◆ **What is expected**
Every line holding the string "this" should be gathered.

◆ **Collected data**
■ ■ ■ ■ ■ ■ ■

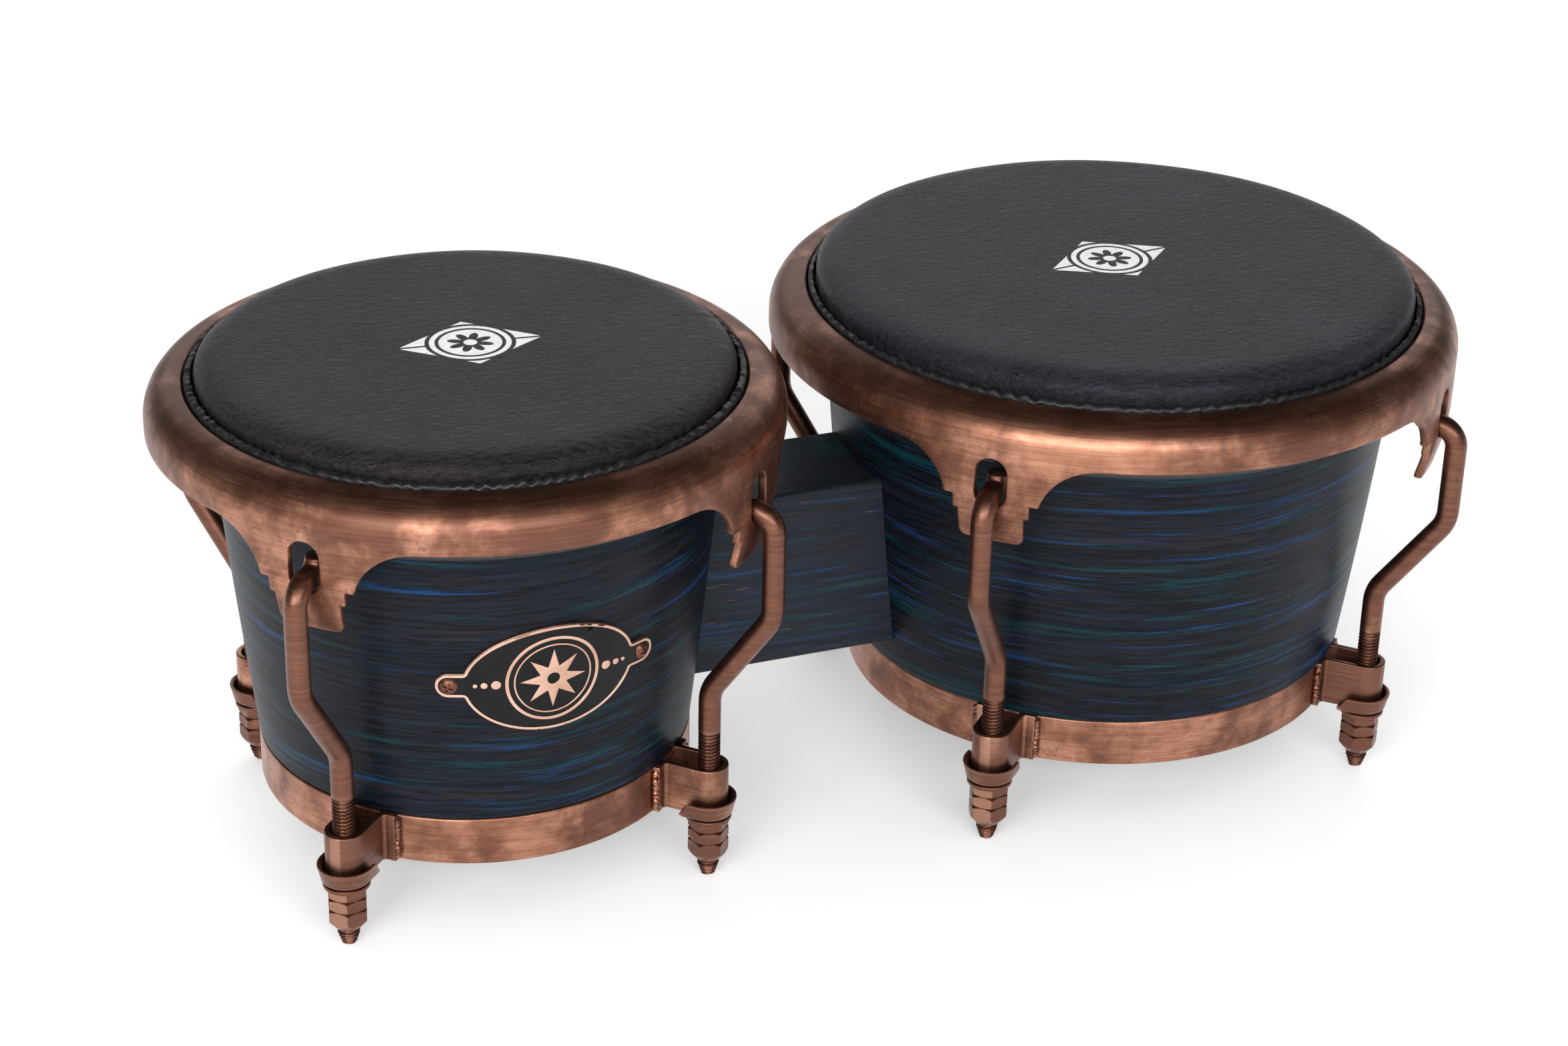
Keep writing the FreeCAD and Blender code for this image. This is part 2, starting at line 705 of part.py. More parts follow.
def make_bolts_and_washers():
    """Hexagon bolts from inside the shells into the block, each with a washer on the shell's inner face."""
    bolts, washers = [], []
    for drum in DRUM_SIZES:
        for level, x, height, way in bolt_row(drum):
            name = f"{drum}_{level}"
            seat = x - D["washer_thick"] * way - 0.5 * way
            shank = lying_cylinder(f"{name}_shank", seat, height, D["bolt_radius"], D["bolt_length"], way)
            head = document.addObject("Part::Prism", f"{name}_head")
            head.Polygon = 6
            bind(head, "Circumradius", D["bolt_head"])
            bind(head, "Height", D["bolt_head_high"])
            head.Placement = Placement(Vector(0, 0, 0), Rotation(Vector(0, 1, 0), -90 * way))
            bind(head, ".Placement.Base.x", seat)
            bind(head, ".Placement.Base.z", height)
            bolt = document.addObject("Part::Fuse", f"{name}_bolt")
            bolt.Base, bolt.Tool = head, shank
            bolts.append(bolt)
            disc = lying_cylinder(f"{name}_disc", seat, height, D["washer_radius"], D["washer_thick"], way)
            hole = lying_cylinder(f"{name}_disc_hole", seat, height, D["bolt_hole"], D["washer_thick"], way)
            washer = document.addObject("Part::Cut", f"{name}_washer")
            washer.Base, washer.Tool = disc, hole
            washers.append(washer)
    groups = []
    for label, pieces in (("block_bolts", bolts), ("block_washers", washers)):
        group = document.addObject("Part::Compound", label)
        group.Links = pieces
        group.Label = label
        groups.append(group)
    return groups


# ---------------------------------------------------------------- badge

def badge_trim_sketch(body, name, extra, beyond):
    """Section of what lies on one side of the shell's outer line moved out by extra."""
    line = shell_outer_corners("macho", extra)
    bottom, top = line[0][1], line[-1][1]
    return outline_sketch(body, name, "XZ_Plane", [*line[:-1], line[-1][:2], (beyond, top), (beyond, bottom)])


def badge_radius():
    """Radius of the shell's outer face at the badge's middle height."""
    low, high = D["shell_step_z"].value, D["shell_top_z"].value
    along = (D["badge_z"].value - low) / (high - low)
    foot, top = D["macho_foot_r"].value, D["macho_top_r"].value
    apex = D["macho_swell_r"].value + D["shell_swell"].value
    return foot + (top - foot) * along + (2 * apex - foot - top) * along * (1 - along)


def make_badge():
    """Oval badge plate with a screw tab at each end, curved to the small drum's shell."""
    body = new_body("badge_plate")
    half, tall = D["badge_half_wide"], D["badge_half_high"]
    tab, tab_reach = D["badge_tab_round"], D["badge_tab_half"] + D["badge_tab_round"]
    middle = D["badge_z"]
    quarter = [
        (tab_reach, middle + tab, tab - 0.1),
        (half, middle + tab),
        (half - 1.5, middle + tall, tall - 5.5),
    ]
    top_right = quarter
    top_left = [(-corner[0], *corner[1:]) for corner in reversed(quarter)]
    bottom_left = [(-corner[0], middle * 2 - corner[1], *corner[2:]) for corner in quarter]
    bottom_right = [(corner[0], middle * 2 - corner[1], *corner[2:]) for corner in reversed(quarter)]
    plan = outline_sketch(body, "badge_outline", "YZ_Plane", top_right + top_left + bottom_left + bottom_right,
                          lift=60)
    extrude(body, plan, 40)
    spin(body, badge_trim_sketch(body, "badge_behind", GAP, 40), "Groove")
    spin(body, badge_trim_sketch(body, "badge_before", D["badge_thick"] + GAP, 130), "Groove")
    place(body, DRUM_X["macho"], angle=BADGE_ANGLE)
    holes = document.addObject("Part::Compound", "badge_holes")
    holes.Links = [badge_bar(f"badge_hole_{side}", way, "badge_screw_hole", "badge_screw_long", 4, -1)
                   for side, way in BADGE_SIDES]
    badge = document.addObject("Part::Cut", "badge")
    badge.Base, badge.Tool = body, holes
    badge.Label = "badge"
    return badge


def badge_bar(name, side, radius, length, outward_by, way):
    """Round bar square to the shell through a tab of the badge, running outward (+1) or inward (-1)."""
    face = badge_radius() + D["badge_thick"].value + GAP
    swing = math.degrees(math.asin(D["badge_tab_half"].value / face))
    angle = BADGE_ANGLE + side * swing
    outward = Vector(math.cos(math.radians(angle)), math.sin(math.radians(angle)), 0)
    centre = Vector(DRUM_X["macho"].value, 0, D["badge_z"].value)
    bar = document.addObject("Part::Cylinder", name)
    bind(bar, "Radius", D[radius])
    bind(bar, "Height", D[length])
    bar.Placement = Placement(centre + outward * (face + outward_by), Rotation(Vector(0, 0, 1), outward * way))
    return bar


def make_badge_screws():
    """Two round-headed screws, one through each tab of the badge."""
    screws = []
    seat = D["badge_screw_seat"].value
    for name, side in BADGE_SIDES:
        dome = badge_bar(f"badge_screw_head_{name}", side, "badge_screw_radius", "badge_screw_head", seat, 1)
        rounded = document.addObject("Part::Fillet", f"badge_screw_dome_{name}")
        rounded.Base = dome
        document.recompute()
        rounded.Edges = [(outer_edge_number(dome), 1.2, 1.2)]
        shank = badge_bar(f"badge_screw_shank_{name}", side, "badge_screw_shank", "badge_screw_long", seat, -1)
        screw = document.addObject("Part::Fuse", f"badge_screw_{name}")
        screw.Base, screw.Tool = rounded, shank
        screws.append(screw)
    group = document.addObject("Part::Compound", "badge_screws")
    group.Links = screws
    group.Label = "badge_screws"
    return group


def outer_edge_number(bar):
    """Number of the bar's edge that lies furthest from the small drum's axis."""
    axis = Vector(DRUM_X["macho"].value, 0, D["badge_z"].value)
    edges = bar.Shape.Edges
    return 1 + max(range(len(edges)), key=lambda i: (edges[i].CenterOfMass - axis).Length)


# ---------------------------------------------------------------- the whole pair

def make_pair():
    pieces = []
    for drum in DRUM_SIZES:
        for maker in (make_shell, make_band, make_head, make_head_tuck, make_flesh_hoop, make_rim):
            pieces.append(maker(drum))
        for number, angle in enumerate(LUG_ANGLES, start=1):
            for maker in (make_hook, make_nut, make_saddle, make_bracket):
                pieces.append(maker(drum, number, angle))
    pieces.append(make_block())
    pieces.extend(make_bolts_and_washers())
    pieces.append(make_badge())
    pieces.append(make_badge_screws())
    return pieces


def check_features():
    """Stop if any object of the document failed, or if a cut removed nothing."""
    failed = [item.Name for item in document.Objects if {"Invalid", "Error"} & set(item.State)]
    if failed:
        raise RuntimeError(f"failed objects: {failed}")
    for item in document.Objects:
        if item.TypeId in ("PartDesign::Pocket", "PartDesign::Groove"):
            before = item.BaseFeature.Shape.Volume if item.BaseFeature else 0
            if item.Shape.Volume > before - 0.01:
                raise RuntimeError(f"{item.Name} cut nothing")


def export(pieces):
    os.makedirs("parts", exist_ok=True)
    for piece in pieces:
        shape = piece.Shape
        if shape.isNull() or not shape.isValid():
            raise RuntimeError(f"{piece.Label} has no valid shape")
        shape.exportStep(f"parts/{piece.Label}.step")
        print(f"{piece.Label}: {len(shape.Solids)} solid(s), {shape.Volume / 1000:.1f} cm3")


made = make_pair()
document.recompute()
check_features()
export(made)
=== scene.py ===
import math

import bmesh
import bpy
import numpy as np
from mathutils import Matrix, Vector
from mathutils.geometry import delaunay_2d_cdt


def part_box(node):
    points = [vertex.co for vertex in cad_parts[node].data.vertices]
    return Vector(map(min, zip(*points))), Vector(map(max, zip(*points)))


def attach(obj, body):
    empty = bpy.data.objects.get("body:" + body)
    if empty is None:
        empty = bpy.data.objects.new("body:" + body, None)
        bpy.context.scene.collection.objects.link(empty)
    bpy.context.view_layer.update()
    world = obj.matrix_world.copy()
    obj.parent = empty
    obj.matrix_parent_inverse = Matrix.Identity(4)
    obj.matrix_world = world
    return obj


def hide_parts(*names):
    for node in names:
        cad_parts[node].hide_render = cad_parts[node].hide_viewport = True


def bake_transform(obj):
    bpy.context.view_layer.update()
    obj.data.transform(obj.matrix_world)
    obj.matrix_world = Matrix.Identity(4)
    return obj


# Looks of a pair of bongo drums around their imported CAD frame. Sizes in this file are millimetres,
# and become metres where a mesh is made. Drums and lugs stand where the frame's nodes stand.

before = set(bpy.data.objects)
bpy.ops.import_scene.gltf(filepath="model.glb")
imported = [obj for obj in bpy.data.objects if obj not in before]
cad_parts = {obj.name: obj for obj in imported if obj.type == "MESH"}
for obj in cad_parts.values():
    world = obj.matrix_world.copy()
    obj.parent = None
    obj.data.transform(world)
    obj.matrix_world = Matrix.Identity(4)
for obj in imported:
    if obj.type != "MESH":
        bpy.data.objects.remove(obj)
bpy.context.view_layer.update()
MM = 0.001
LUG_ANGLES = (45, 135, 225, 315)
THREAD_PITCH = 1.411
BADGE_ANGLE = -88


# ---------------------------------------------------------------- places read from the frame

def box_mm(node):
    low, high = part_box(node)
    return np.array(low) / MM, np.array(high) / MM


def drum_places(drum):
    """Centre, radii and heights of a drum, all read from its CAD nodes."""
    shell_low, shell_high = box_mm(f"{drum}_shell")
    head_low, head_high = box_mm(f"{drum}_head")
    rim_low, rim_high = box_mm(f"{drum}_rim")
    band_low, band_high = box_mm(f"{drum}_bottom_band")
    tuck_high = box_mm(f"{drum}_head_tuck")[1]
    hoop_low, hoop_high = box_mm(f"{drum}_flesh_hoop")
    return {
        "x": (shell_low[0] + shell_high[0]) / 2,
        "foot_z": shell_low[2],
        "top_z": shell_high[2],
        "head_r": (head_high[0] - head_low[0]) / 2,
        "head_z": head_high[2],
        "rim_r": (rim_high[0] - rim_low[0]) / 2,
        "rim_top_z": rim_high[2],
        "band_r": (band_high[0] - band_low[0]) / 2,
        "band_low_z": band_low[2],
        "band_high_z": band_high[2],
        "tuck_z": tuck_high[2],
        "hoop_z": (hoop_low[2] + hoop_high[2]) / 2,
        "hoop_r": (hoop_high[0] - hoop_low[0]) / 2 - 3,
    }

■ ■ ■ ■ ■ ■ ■

◆ **Exercise result**
Keep writing the FreeCAD and Blender code for this image. This is part 2, starting at line 705 of part.py. More parts follow.
# Looks of a pair of bongo drums around their imported CAD frame. Sizes in this file are millimetres,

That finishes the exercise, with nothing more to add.